The Student News Site of St. Joseph's University

The Hawk News

The Student News Site of St. Joseph's University

The Hawk News

North Lounge statue damaged

The+damaged+cast+in+the+North+Lounge+%28Photo+by+Luke+Malanga+20%29.
The damaged cast in the North Lounge (Photo by Luke Malanga ’20).

Laocoön cast, on loan from the Met, to be repaired


The cast of the Laocoön statue located in the North Lounge in Campion Student Center was discovered broken around 4:30 p.m. on Sept. 12. Public Safety arrived and sealed off the area so the situation could be evaluated.

Since the room had been empty from 10 a.m. on, Public Safety used the security footage from the hallways to determine who had been in the room throughout the day and the last time someone saw the cast undamaged.

“In the course of the investigation a student came forward and admitted to being involved,” said Anderson, who declined to name the student.

St. Joe’s received the Laocoön cast in 1999 from a partnership with the Metropolitan Museum of Art, which loaned  the university a collection of 41 casts.

The original statue, “Laocoön and His Sons,” is currently on display in the Pio Clementino Museum in the Vatican City (Photo courtesy of Livio Andronico/Creative Commons).

In addition to the North Lounge, the casts are located in Toland Hall, the Francis A. Drexel Library and off-campus storage.
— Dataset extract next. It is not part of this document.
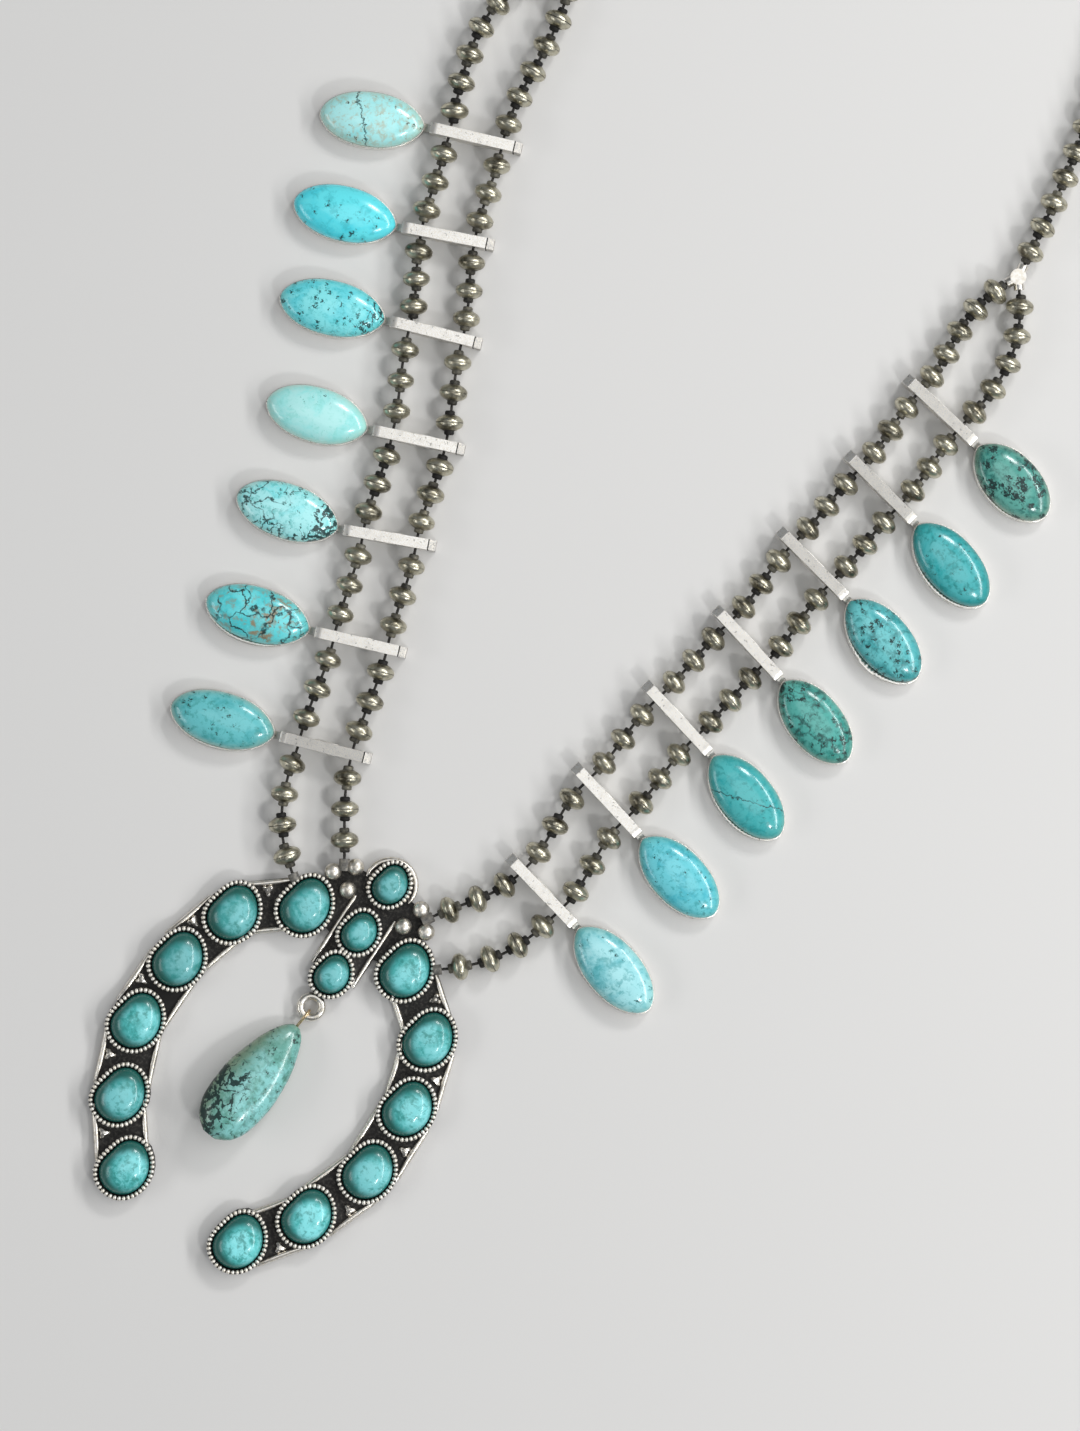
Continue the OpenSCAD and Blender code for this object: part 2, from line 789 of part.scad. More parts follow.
module joiner(side) {
    j = joiner_place(side);
    ways = [
        joiner_arrival(side, "outer") + 180,
        joiner_arrival(side, "inner") + 180,
        joiner_row(side)[2],
    ];
    color(SILVER)
        difference() {
            union() {
                translate([j.x, j.y, bead_z - end_tube_d / 2])
                    cylinder(d = 2 * (joiner_r - tuck), h = end_tube_d, $fn = SPHERE_FN);
                for (h = ways)
                    rod(j, j + joiner_r * unit(h), bead_z, end_tube_d);
            }
            for (h = ways)
                rod(
                    j + (joiner_r - tuck - end_gap) * unit(h),
                    j + (joiner_r + CUTTER_RUN) * unit(h),
                    bead_z,
                    end_bore_d
                );
        }
}

module clasp() {
    color(SILVER)
        translate([CLASP_AT.x, CLASP_AT.y, bead_z])
            rotate([0, 90, 0])
                difference() {
                    rotate_extrude($fn = SPHERE_FN)
                        polygon([
                            [0, -clasp_len / 2],
                            [clasp_d / 2 - clasp_chamfer, -clasp_len / 2],
                            [clasp_d / 2, clasp_chamfer - clasp_len / 2],
                            [clasp_d / 2, clasp_len / 2 - clasp_chamfer],
                            [clasp_d / 2 - clasp_chamfer, clasp_len / 2],
                            [0, clasp_len / 2],
                        ]);
                    for (s = [-1, 1])
                        translate([0, 0, s * (clasp_len / 2 - tuck / 2)])
                            cylinder(
                                d = end_bore_d,
                                h = tuck + 2 * end_gap,
                                center = true,
                                $fn = BORE_FN
                            );
                }
}

naja();
for (side = SIDES, i = [0:ARM_COUNT - 1])
    naja_stone(arm_place(side, i), arm_stone_r);
for (i = [0:CENTRE_COUNT - 1])
    naja_stone(centre_place(i), centre_stone_r);
drop_pin();
drop_stone();
for (side = SIDES, i = [0:BLOSSOM_COUNT - 1]) {
    blossom_setting(side, i);
    blossom_stone(side, i);
}
for (strand = STRANDS, side = SIDES)
    bead_string(side, strand);
for (side = SIDES) {
    thread(side, "outer");
    thread(side, "inner");
    thread(side, "back");  // thread_back
    joiner(side);
}
clasp();
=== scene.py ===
import math

import bmesh
import bpy
import numpy as np
from mathutils import Matrix, Vector, noise


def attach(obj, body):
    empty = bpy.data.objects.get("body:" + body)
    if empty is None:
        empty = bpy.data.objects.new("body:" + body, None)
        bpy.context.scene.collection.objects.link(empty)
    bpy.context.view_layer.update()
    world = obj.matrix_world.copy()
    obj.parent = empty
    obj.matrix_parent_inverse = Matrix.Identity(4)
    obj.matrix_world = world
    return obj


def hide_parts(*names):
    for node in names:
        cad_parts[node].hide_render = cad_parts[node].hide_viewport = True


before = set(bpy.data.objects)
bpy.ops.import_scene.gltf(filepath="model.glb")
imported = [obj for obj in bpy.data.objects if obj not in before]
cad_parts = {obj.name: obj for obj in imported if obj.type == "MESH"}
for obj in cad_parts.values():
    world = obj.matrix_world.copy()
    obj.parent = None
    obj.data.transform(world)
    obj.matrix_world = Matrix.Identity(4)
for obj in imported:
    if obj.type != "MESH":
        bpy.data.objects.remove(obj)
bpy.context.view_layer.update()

bl_info = {
    "name": "Squash blossom necklace",
    "version": (1, 0, 0),
    "blender": (4, 5, 0),
    "location": "View3D > Sidebar > Necklace",
    "description": "Dresses a squash blossom necklace with stones, beaded rims and silver beads",
    "category": "Object",
}

MM = 0.001
# Points nearer than this are one, and changes under TINY are none
MERGE = 0.002 * MM
TINY = 1e-6

# Sizes that the dress shares with the solids, in millimetres
PLATE_T = 1.4
NAJA_HALF_W = 27.6
NAJA_DROP = 76.2
CENTRE_DROP = 21.3
ARM_STONE_R = 5.0
CENTRE_STONE_R = 3.55
CABOCHON_H = 4.0
BEZEL_H = 3.0
BEZEL_T = 0.75
CHANNEL = 0.45
RIM_OUT = 5.5
RIM_IN = 5.1
RIM_CENTRE = 4.7
RIM_WIRE_D = 1.0
WIRE_SHORT = 1.3
BALL_D = 3.2
ACCENT_R = 1.1
STONE_GAP = 0.12
LOOP_D = 5.8
LOOP_WIRE_D = 1.5
PIN_WIRE_D = 0.6
DROP_LEN = 27.6
DROP_W = 12.6
DROP_T = 8.0
DROP_NECK = 1.2
DROP_ASIDE = 6
END_GAP = 0.12
BEAD_LIFT = 0.05
BAR_LEN = 18.7
NECK_LEN = 1.1
CUP_T = 0.35
CAP_NOTCH = (1.35, 1.65)
CUP_H = 2.3
CUP_FLOOR = 0.7
LIP_COVER = 0.26
BLOSSOM_LEN = 20.6
BLOSSOM_W = 10.4
BLOSSOM_H = 4.8
BEAD_D = 5.7
BEAD_LEN = 5.0
SAUCER_HALF = 0.92 * 3.5 / 2
COLLAR_D = 2.1
BORE_D = 1.1
SOLDER = 0.3

# Arm stones from the top down: share of the half width, share of the drop, share of the
# inner rim's distance between this stone and the next
ARM_PLACES = [
    (0.431, 0.167, 0.80),
    (0.841, 0.286, 0.95),
    (0.990, 0.467, 1.00),
    (1.000, 0.661, 0.98),
    (0.805, 0.847, 0.88),
    (0.490, 1.000, 1.00),
]
CENTRE_PLACES = [0, 0.53, 1]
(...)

“There are not that many collections of great plaster casts in America, so I was really happy to get these,” said Carmen Croce, director of the Saint Joseph’s University Press and curator of the University Art Collection.

The Laocoön cast and Michelangelo’s Bacchus and Faun have been in the North Lounge for about 10 years. Croce said  this was never the best location for the casts although it allowed people to view them. 

“The alternative was not to have students have access to them,” Croce said. “Faculty have used them. I thought it was much better that they be out, even if they were in harm’s way, than if they be in storage.”

While Croce was upset to hear that the cast was broken, after evaluating the damage, he realized that it can be fixed.

Ultimately Croce plans to remove the casts from the North Lounge, not because of the damage, but because of the opportunity to have them restored and put on display at The Barnes Foundation.

“We actually have a really good record here,” Croce said. “We have had very little damage over the years.”

Anderson said Public Safety is finalizing the investigation and will issue a final report in the near future.

“It is important that we brought some closure to it,” Anderson said. “Otherwise it would have been frustrating not to know exactly what happened.”